Limitations of traditional infrastructure

Despite its strengths, centralised infrastructure also introduces challenges: higher hardware costs, increased power consumption, larger physical footprint, cloud dependency, higher latency for remote sites, and complex deployment requirements. As operational environments become more distributed, these limitations become more noticeable.

Industrial Raspberry Pi Servers

Industrial Raspberry Pi servers take a very different approach. Instead of relying on large centralised systems, Raspberry Pi infrastructure distributes workloads across multiple small, low-power devices operating closer to the edge.

A Raspberry Pi server environment typically consists of multiple Raspberry Pi nodes, local networking, containerised applications, lightweight orchestration platforms, and edge processing services. These deployments are often used as edge compute clusters, industrial IoT gateways, local analytics platforms, remote monitoring systems, or lightweight Kubernetes environments.

Advantages of Raspberry Pi servers

Distributed nodes. Rather than concentrating everything in one central location, Raspberry Pi servers allow compute to be distributed across operational sites. This improves responsiveness and reduces reliance on long network paths.
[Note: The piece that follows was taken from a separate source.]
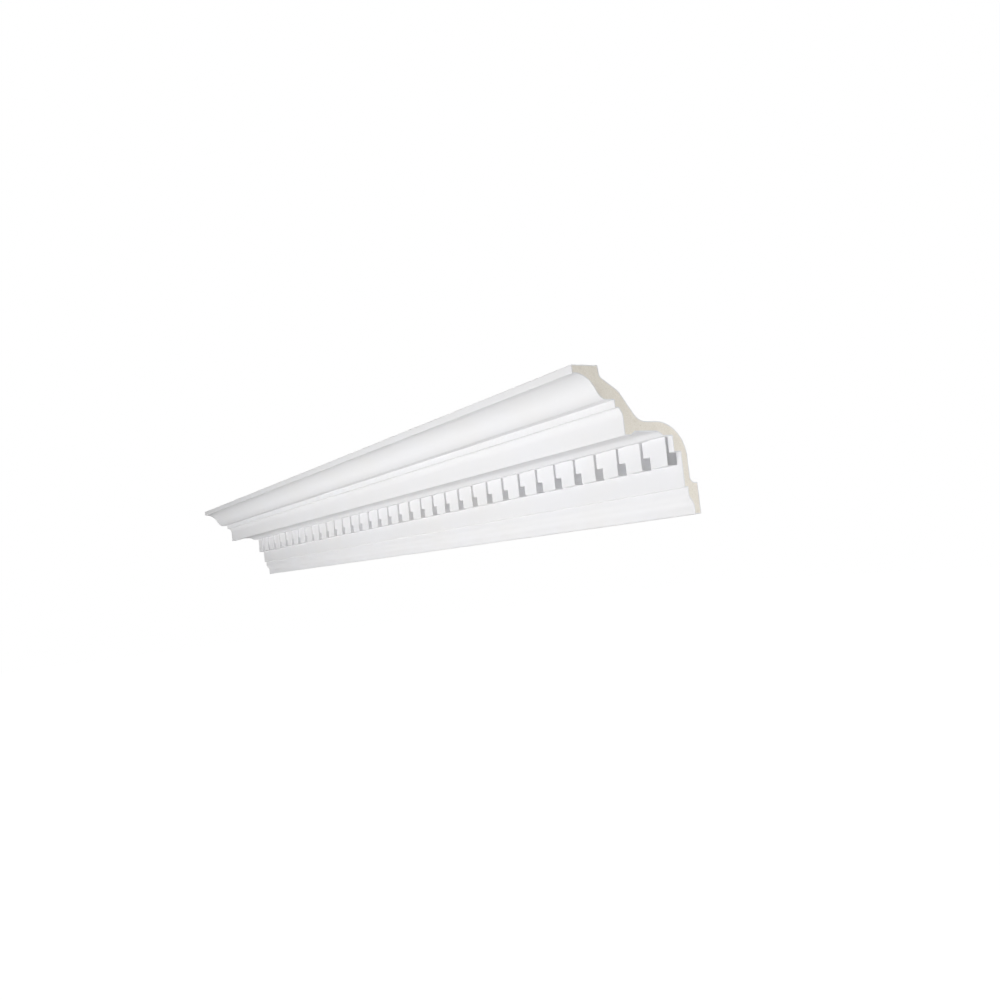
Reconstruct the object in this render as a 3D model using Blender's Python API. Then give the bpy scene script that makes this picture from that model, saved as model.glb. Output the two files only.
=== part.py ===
"""A straight length of dentil cornice moulding, cast in one piece in rigid foam.

It closes the corner between a wall and a ceiling. Metres, +Z up. X runs along the length, the wall is the
plane Y = 0 and the room lies towards -Y. The origin is the middle of the face that is fixed to the wall.
The section is drawn from the ceiling down, with y = 0 on the wall and z = 0 on the ceiling. Slopes are
in degrees below the horizontal, walking from the front edge towards the wall.
"""

import math

import bmesh
import bpy

# The whole length
LENGTH = 1.3125
PROJECTION = 0.140
HEIGHT = 0.145
WALL_CONTACT = 0.0313
CEILING_CONTACT = 0.0306

# Top edge and the cyma recta below it, hollow above and round below
TOP_FASCIA_HEIGHT = 0.0082
TOP_FASCIA_UNDERSIDE = 0.0058
CYMA_HOLLOW_RADIUS = 0.028
CYMA_ROUND_RADIUS = 0.022
CYMA_START_SLOPE = 12
CYMA_MIDDLE_SLOPE = 64
CYMA_END_SLOPE = 31
CYMA_UNDERSIDE = 0.0124

# Small fillet, the hollow under it and the flat face of the corona
FILLET_HEIGHT = 0.0074
FILLET_UNDERSIDE = 0.0040
CORONA_HOLLOW_RADIUS = 0.013
CORONA_HOLLOW_START_SLOPE = 42
CORONA_HOLLOW_END_SLOPE = 88
CORONA_FACE_HEIGHT = 0.0172

# Drip left along the corona's lower edge, in front of its hollowed underside
DRIP_WIDTH = 0.0080
DRIP_SIDE_DEPTH = 0.0050
DRIP_HEIGHT = 0.0035

# Bed mould between the corona's underside and the dentils
BED_HOLLOW_RADIUS = 0.0145
BED_START_SLOPE = 3
BED_END_SLOPE = 46

# Dentils, and the shorter bridges that fill the top of the gaps between them
DENTIL_PITCH = 0.0375
DENTIL_WIDTH = 0.0245
DENTIL_HEIGHT = 0.0284
DENTIL_PROJECTION = 0.0119
DENTIL_SETBACK = 0.0088
DENTIL_ROOT = 0.003
BRIDGE_HEIGHT = 0.0159
BRIDGE_PROJECTION = 0.0087
END_TO_FIRST_DENTIL = 0.0072

# Frieze and the foot below it, which ends in a cyma reversa and a thin lip
FRIEZE_STEP = 0.0038
FOOT_BAND_HEIGHT = 0.0055
FOOT_CYMA_RADIUS = 0.0109
FOOT_CYMA_MIDDLE_SLOPE = 48
LIP_HEIGHT = 0.0067
LIP_THICKNESS = 0.0082

# Hollow back
NOSE_DEPTH = 0.0105
NOSE_SPLAY = 0.001
NOSE_FILLET = 0.005
SHOULDER_BEHIND_FILLET = 0.0063
SHOULDER_ABOVE_FILLET = 0.0086
SHOULDER_RADIUS = 0.020
CORONA_THICKNESS = 0.0190
CORONA_BACK_FILLET = 0.018
SOFFIT_THICKNESS = 0.0099
FRIEZE_THICKNESS = 0.0083
BACK_SWEEP_RADIUS = 0.036
FOOT_FILLET = 0.006

# Degrees of turn between two points of a curve, and the most of a side that its two fillets take
ARC_STEP = 6
FILLET_SHARE = 0.98
PLUMB = 90

WALL_CONTACT_MIDDLE = -HEIGHT + WALL_CONTACT / 2


class Outline:
    """A line drawn member by member, as the (y, z) points of the section."""

    def __init__(self, y, z):
        self.points = [(y, z)]

    def to(self, y=None, z=None):
        last_y, last_z = self.points[-1]
        self.points.append((last_y if y is None else y, last_z if z is None else z))

    def by(self, y=0.0, z=0.0):
        last_y, last_z = self.points[-1]
        self.points.append((last_y + y, last_z + z))

    def arc(self, radius, start_slope, end_slope):
        """Runs on along a circle: a hollow if the slope steepens and a round if it flattens out."""
        first_y, first_z = self.points[-1]
        side = 1 if end_slope > start_slope else -1
        steps = math.ceil(abs(end_slope - start_slope) / ARC_STEP)
        start = math.radians(start_slope)
        for step in range(1, steps + 1):
            slope = start + math.radians(end_slope - start_slope) * step / steps
            y = first_y + side * radius * (math.sin(slope) - math.sin(start))
            z = first_z + side * radius * (math.cos(slope) - math.cos(start))
            self.points.append((y, z))


def foot_cyma_size():
    """Depth and height of the cyma reversa, which is two equal arcs."""
    slope = math.radians(FOOT_CYMA_MIDDLE_SLOPE)
    return 2 * FOOT_CYMA_RADIUS * (1 - math.sin(slope)), 2 * FOOT_CYMA_RADIUS * math.cos(slope)


def frieze_face():
    return -(LIP_THICKNESS + foot_cyma_size()[0] + FRIEZE_STEP)


def bed_mould_size():
    """Depth and height of the hollow above the dentils."""
    start, end = math.radians(BED_START_SLOPE), math.radians(BED_END_SLOPE)
    depth = BED_HOLLOW_RADIUS * (math.sin(end) - math.sin(start))
    return depth, BED_HOLLOW_RADIUS * (math.cos(start) - math.cos(end))


def upper_front():
    """From the front edge on the ceiling down to the corona's lower edge."""
    line = Outline(-PROJECTION, 0)
    line.by(z=-TOP_FASCIA_HEIGHT)
    line.by(y=TOP_FASCIA_UNDERSIDE)
    line.arc(CYMA_HOLLOW_RADIUS, CYMA_START_SLOPE, CYMA_MIDDLE_SLOPE)
    line.arc(CYMA_ROUND_RADIUS, CYMA_MIDDLE_SLOPE, CYMA_END_SLOPE)
    line.by(y=CYMA_UNDERSIDE)
    fillet_corner = line.points[-1]
    line.by(z=-FILLET_HEIGHT)
    line.by(y=FILLET_UNDERSIDE)
    line.arc(CORONA_HOLLOW_RADIUS, CORONA_HOLLOW_START_SLOPE, CORONA_HOLLOW_END_SLOPE)
    line.by(z=-CORONA_FACE_HEIGHT)
    return line, fillet_corner


def soffit():
    """Height of the corona's underside behind its drip."""
    return upper_front()[0].points[-1][1] + DRIP_HEIGHT


def dentil_top():
    return soffit() - bed_mould_size()[1]


def front():
    """The whole face that shows, from the ceiling to the wall, cut through a bridge."""
    line, _ = upper_front()
    face = frieze_face()
    bed_depth, _ = bed_mould_size()
    line.by(y=DRIP_WIDTH)
    line.by(y=DRIP_SIDE_DEPTH, z=DRIP_HEIGHT)
    line.to(y=face - DENTIL_PROJECTION - DENTIL_SETBACK - bed_depth)
    line.arc(BED_HOLLOW_RADIUS, BED_START_SLOPE, BED_END_SLOPE)
    line.to(y=face - BRIDGE_PROJECTION)
    line.by(z=-BRIDGE_HEIGHT)
    line.to(y=face)
    line.to(z=-HEIGHT + LIP_HEIGHT + foot_cyma_size()[1] + FOOT_BAND_HEIGHT)
    line.by(y=FRIEZE_STEP)
    line.by(z=-FOOT_BAND_HEIGHT)
    line.arc(FOOT_CYMA_RADIUS, PLUMB, FOOT_CYMA_MIDDLE_SLOPE)
    line.arc(FOOT_CYMA_RADIUS, FOOT_CYMA_MIDDLE_SLOPE, PLUMB)
    line.to(z=-HEIGHT)
    line.to(y=0)
    return line.points


def rounded_line(corners):
    """Points of a line through (point, radius) corners, each rounded as far as its two sides have room."""
    points = [point for point, _ in corners]
    sides = [(end[0] - start[0], end[1] - start[1]) for start, end in zip(points, points[1:])]
    headings = [math.atan2(rise, run) for run, rise in sides]
    turns = [0] + [after - before for before, after in zip(headings, headings[1:])] + [0]
    reaches = [radius * math.tan(abs(turn) / 2) for (_, radius), turn in zip(corners, turns)]
    for index, side in enumerate(sides):
        wanted = reaches[index] + reaches[index + 1]
        room = min(1, FILLET_SHARE * math.hypot(*side) / wanted)
        reaches[index] *= room
        reaches[index + 1] *= room
    line = [points[0]]
    for point, heading, turn, reach in zip(points[1:-1], headings, turns[1:-1], reaches[1:-1]):
        radius = reach / math.tan(turn / 2)
        start_y = point[0] - reach * math.cos(heading)
        start_z = point[1] - reach * math.sin(heading)
        steps = math.ceil(abs(math.degrees(turn)) / ARC_STEP)
        for step in range(steps + 1):
            now = heading + turn * step / steps
            y = start_y + radius * (math.sin(now) - math.sin(heading))
            z = start_z + radius * (math.cos(heading) - math.cos(now))
            line.append((y, z))
    return line + [points[-1]]


def back():
    """The hollow back, from the inner edge on the ceiling down to the top of the wall face."""
    line, fillet_corner = upper_front()
    corona_face = line.points[-1][0]
    inner_edge = -PROJECTION + CEILING_CONTACT
    shelf = soffit() + SOFFIT_THICKNESS
    frieze_back = frieze_face() + FRIEZE_THICKNESS
    wall_face_top = -HEIGHT + WALL_CONTACT
    shoulder = (fillet_corner[0] + SHOULDER_BEHIND_FILLET, fillet_corner[1] + SHOULDER_ABOVE_FILLET)
    return rounded_line([
        ((inner_edge, 0), 0),
        ((inner_edge + NOSE_SPLAY, -NOSE_DEPTH), NOSE_FILLET),
        (shoulder, SHOULDER_RADIUS),
        ((corona_face + CORONA_THICKNESS, shelf), CORONA_BACK_FILLET),
        ((frieze_back, shelf), BACK_SWEEP_RADIUS),
        ((frieze_back, wall_face_top), FOOT_FILLET),
        ((0, wall_face_top), 0),
    ])


def placed(y, z):
    """A point of the section, moved to the part's own origin."""
    return y, z - WALL_CONTACT_MIDDLE


def extrude_along(mesh, outline, left, right):
    """Adds a closed bar of this section to the mesh, from left to right along X."""
    corners = [mesh.verts.new((left, *placed(y, z))) for y, z in outline]
    end_face = mesh.faces.new(corners)
    extruded = bmesh.ops.extrude_face_region(mesh, geom=[end_face])
    moved = [item for item in extruded["geom"] if isinstance(item, bmesh.types.BMVert)]
    bmesh.ops.translate(mesh, verts=moved, vec=(right - left, 0, 0))


def body_mesh():
    """Everything but the dentils: the section through a bridge, along the whole length."""
    mesh = bmesh.new()
    extrude_along(mesh, front() + list(reversed(back())), -LENGTH / 2, LENGTH / 2)
    bmesh.ops.recalc_face_normals(mesh, faces=mesh.faces)
    return mesh


def dentil_spans():
    """Where each dentil starts and ends along X, clipped where the length is cut."""
    right = LENGTH / 2 - END_TO_FIRST_DENTIL
    while right > -LENGTH / 2:
        yield max(right - DENTIL_WIDTH, -LENGTH / 2), right
        right -= DENTIL_PITCH


def dentil_section():
    """One dentil, rooted in the frieze and the bed mould and cut off behind to stay inside the body."""
    face, top = frieze_face(), dentil_top()
    near, low = face - DENTIL_PROJECTION, top - DENTIL_HEIGHT
    return [
        (near, top + DENTIL_ROOT),
        (near, low),
        (face + DENTIL_ROOT, low),
        (face + DENTIL_ROOT, top - BRIDGE_HEIGHT),
        (face - BRIDGE_PROJECTION, top + DENTIL_ROOT),
    ]


def dentil_row_mesh():
    mesh = bmesh.new()
    for left, right in dentil_spans():
        extrude_along(mesh, dentil_section(), left, right)
    bmesh.ops.recalc_face_normals(mesh, faces=mesh.faces)
    return mesh


def add_object(name, mesh):
    data = bpy.data.meshes.new(name)
    mesh.to_mesh(data)
    mesh.free()
    result = bpy.data.objects.new(name, data)
    bpy.context.scene.collection.objects.link(result)
    return result


def primed_foam():
    """Matt white factory primer over rigid foam."""
    material = bpy.data.materials.new("primed_foam")
    material.use_nodes = True
    shader = material.node_tree.nodes["Principled BSDF"]
    shader.inputs["Base Color"].default_value = (0.86, 0.86, 0.88, 1)
    shader.inputs["Roughness"].default_value = 0.6
    shader.inputs["Metallic"].default_value = 0
    return material


def make_cornice_length():
    cornice = add_object("cornice_length", body_mesh())
    dentils = add_object("dentil_blocks", dentil_row_mesh())
    dentils.hide_render = True
    dentils.display_type = "WIRE"
    join = cornice.modifiers.new("dentils", "BOOLEAN")
    join.operation = "UNION"
    join.object = dentils
    cornice.data.materials.append(primed_foam())
    cornice.data.shade_smooth()
    cornice.data.set_sharp_from_angle(angle=math.radians(20))


def main():
    for old in list(bpy.data.objects):
        bpy.data.objects.remove(old)
    make_cornice_length()


main()
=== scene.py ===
import math

import bmesh
import bpy
import numpy as np
from mathutils import Matrix, Vector, noise
from mathutils.geometry import delaunay_2d_cdt


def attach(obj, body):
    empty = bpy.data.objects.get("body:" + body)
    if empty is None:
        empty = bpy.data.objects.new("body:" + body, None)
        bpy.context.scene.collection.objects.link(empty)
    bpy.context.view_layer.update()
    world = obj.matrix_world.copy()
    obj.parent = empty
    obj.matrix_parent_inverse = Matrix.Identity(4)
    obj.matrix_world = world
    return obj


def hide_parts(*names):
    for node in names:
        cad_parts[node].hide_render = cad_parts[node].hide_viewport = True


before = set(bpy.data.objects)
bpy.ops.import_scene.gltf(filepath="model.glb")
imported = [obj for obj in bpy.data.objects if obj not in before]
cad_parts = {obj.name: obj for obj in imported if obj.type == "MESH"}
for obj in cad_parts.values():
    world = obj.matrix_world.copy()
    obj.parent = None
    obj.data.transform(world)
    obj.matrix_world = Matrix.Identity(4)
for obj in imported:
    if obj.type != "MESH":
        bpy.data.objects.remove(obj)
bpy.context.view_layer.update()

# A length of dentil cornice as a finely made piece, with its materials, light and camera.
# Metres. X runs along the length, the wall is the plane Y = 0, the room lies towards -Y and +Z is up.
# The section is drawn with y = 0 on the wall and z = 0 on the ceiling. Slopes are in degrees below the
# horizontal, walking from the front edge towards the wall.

# The whole length
LENGTH = 1.3125
PROJECTION = 0.140
HEIGHT = 0.145
WALL_CONTACT = 0.0313
CEILING_CONTACT = 0.0306
RIGHT_END = LENGTH / 2
LEFT_END = -LENGTH / 2
WALL_CONTACT_MIDDLE = -HEIGHT + WALL_CONTACT / 2
WALL_PLANE = 0.0
CEILING_PLANE = -WALL_CONTACT_MIDDLE

# Top edge, cyma recta, small fillet, hollow and corona
TOP_FASCIA_HEIGHT = 0.0082
TOP_FASCIA_UNDERSIDE = 0.0058
CYMA_HOLLOW_RADIUS = 0.028
CYMA_ROUND_RADIUS = 0.022
CYMA_SLOPES = (12, 64, 31)
CYMA_UNDERSIDE = 0.0124
FILLET_HEIGHT = 0.0074
FILLET_UNDERSIDE = 0.0040
CORONA_HOLLOW_RADIUS = 0.013
CORONA_HOLLOW_SLOPES = (42, 88)
CORONA_FACE_HEIGHT = 0.0172

# Drip left along the corona's lower edge, in front of its hollowed underside
DRIP_WIDTH = 0.0080
DRIP_SIDE_DEPTH = 0.0050
DRIP_HEIGHT = 0.0035

# Bed mould, dentils and the bridges between them
BED_HOLLOW_RADIUS = 0.0145
BED_SLOPES = (3, 46)
DENTIL_PITCH = 0.0375
DENTIL_WIDTH = 0.0245
DENTIL_HEIGHT = 0.0284
DENTIL_PROJECTION = 0.0119
DENTIL_SETBACK = 0.0088
DENTIL_ROOT = 0.003
BRIDGE_HEIGHT = 0.0159
BRIDGE_PROJECTION = 0.0087
END_TO_FIRST_DENTIL = 0.0072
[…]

Lower cost. Raspberry Pi hardware is relatively inexpensive compared to traditional server infrastructure. For smaller workloads or edge deployments, this can significantly reduce hardware investment, power costs, cooling requirements and physical space requirements.

Flexible deployment. Raspberry Pi systems are compact and highly portable. They can be deployed in manufacturing sites, remote facilities, vehicles, temporary environments, industrial cabinets, and mobile infrastructure deployments. This flexibility makes them well suited for distributed operational environments.

Key Differences Between Raspberry Pi Servers and Traditional Servers

The most important differences are architectural rather than purely technical.

Latency: centralised vs local processing

Traditional infrastructure usually processes workloads in central locations or cloud environments. This can introduce latency when operational systems are geographically distant from compute resources. Raspberry Pi edge infrastructure processes data locally, reducing round-trip delays and improving responsiveness — especially valuable for industrial automation, real-time monitoring, edge analytics and operational telemetry.

Cost: large capital investment vs incremental scaling

Traditional infrastructure often requires substantial upfront investment. Enterprise hardware, storage systems, networking, licensing, and cooling can become expensive quickly. Raspberry Pi infrastructure supports smaller incremental deployments — additional nodes can be added gradually as workloads grow, creating a more modular scaling model.

Resilience: centralised failure vs distributed infrastructure

Centralised environments can create single points of operational dependency. Although enterprise redundancy reduces risk, outages within core infrastructure can still impact large portions of the environment. Distributed Raspberry Pi infrastructure spreads workloads across multiple locations and nodes — improving operational resilience for edge services, particularly in remote environments where connectivity may be unreliable.

When Raspberry Pi Servers Make Sense

Industrial Raspberry Pi servers are not suitable for every workload. However, they can be highly effective in specific scenarios:

• Edge processing requirements — when data needs to be processed locally for speed or operational reasons.
• Distributed operational sites — remote facilities, manufacturing environments, and field deployments that benefit from lightweight local infrastructure.
• Cost-sensitive workloads — lightweight services, telemetry collection, local dashboards or edge analytics.
• Experimental or transitional architectures — development platforms, Kubernetes test environments, industrial proof-of-concepts, edge computing pilots and lightweight infrastructure labs.

Where Traditional Infrastructure Still Dominates

Traditional infrastructure remains essential for large enterprise applications, high-performance databases, heavy virtualisation environments, AI model training, large-scale transactional systems, and high-throughput storage platforms. For these workloads, enterprise server hardware continues to provide the performance and resilience required.

Final Thought

The conversation between Raspberry Pi servers and traditional industrial infrastructure is not really about choosing one over the other. It is about architecture. Modern industrial environments increasingly combine centralised infrastructure with distributed edge computing platforms, using each where it delivers the most operational value.

Traditional servers continue to provide large-scale performance and centralised control, while Raspberry Pi clusters offer lightweight, flexible infrastructure closer to operational systems. In many cases, the future of industrial computing will involve both working together as part of a broader distributed infrastructure strategy.